Associations Between Variables
- Positive Linear Association: Increases in one variable relate to increases in another.
- Negative Linear Association: Increases in one variable relate to decreases in another.
- Curvilinear Association: Increases in one variable relate to both increases and decreases in another.
- No Association: No systematic relationship between variables.
Criteria for Causal Relationships
- Co-Occurrence: Cause and effect must both occur or neither occur.
- Time Sequence: The cause must precede the effect.
- Alternative Causes: Must be ruled out.
Correlational vs. Experimental Research
- Correlational Research: Two measured variables; searches for association (cannot assess causal claims).

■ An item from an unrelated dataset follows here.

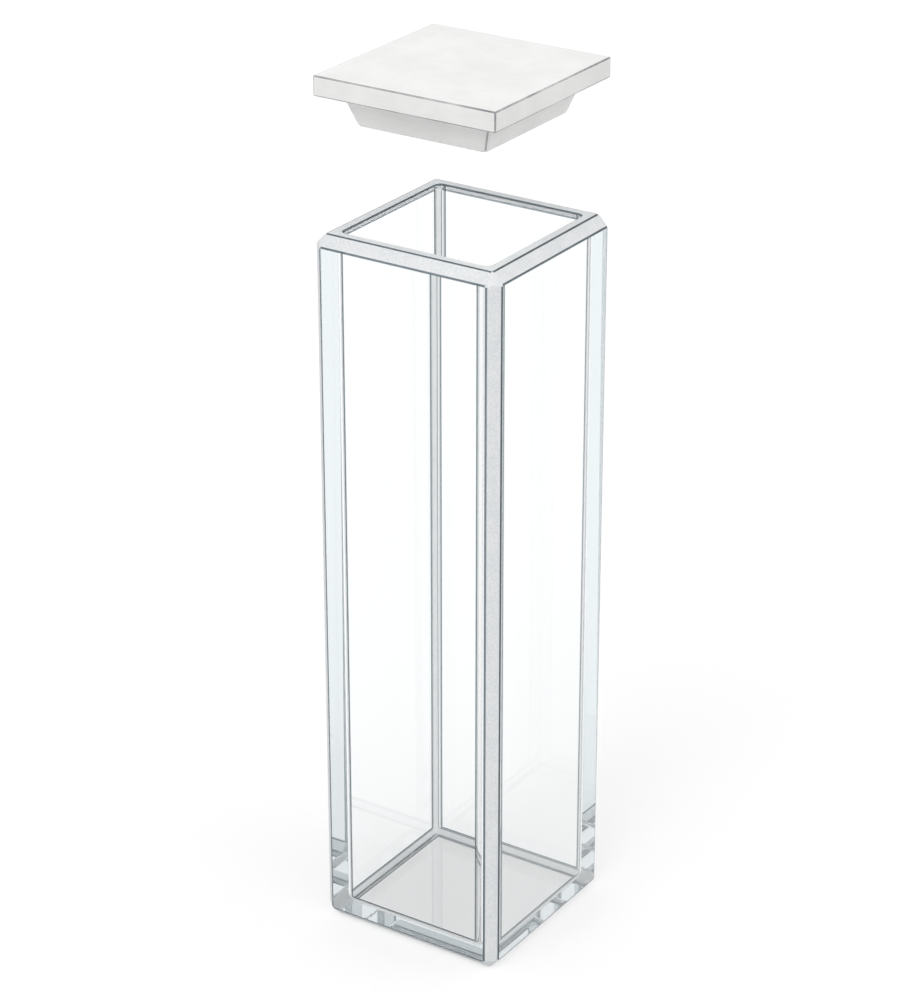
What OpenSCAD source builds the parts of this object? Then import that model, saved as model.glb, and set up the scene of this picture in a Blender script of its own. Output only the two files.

- Experimental Research: One manipulated variable, one or more measured variables; searches for causation.
Important: There is no overall “best” method; the research question drives the methodology. Scientists are skeptical and require replication of findings.
Reliability, Validity, and Measurement Scales
Measuring Variables
- Consistency (Reliability): The extent to which a measure yields consistent results.
- Accuracy (Validity): The extent to which a measure accurately reflects the construct.
Types of Validity
- Construct Validity: How well the variables are measured.
- Face Validity: Does the measure appear to assess the construct?
- Concurrent and Predictive Validity: Does the measure correlate with present and future performance?
- Convergent and Divergent Validity: Does the measure relate appropriately to other measures?
- Internal Validity: Do the conclusions follow logically from the study?
- External Validity: Do the results generalize to other situations and people?
- Statistical Validity: Avoid Type I (false positive) and Type II (false negative) errors.
Measuring Reliability
- Test-Retest: Consistency over time.
- Split-Half: Consistency within the measure.
- Parallel/Alternate Forms: Consistency across different versions of the measure.
- Item-Total Correlation: Consistency between individual items and the total score.
- Coefficient Alpha (Cronbach’s): Overall internal consistency (>.7 is good).
Scales of Measurement
- Nominal: Categories with no inherent order (e.g., male/female).
- Ordinal: Categories with a meaningful order (e.g., 1st, 2nd, 3rd).
- Interval: Equal intervals between values, but no true zero (e.g., IQ scores).
- Ratio: Equal intervals and a true zero point (e.g., weight, exam scores).
Continuous: Ratio, Interval
Categorical: Ordinal, Nominal
Abstract Number System
- Identity: Each number has a particular meaning.
- Magnitude: Numbers have an inherent order.
- Equal Intervals: The difference between units is constant.
- True Zero: Zero indicates the absence of the variable.
Ethics in Human and Animal Research
Ethical Considerations
- Why Ethics Matter: Historical abuses (e.g., Milgram’s Obedience Experiment) highlight the need for ethical guidelines.
- Safeguards:
- The Belmont Report (1976) and APA Ethical Principles (2002) for human research.
- Guide for the Care and Use of Laboratory Animals (2011) for animal research.
- Enforcement:
- Institutional Review Board (IRB) for human subjects.
- Institutional Animal Care and Use Committee (IACUC) for animal subjects.
Participant Rights
- Voluntary Participation: Subjects can stop at any time.
- Informed Consent: Participants must know the risks and benefits.
- Confidentiality: Protect participants’ identities.
- Deception: Only justified if benefits outweigh risks; requires debriefing.
- Debriefing: Inform participants of the true purpose and get feedback.
Locating Published Research
- Use library and internet databases.
- Books and Book Chapters: Provide overviews, sometimes peer-reviewed.
- Scientific Journals: Always peer-reviewed, include empirical studies and review articles.
Elements of APA Style
- Strive for accuracy, brevity, and clarity.
- Use unbiased language.
- Use active voice and past tense.
- Proper referencing in text and reference list.
Parts of a Journal Article (APA Style)
- Title Page: Title, author names, affiliations, running head, author’s notes.
- Abstract: 100-200 word summary.
- Introduction: Establishes importance, describes current understanding, states hypothesis.
- Methods: Participants, materials, procedures, statistical analysis.
- Results: Descriptive and inferential statistics, tables, and graphs.
- Discussion: Interpretation, evaluation of hypothesis, alternative explanations, critique, and broader implications.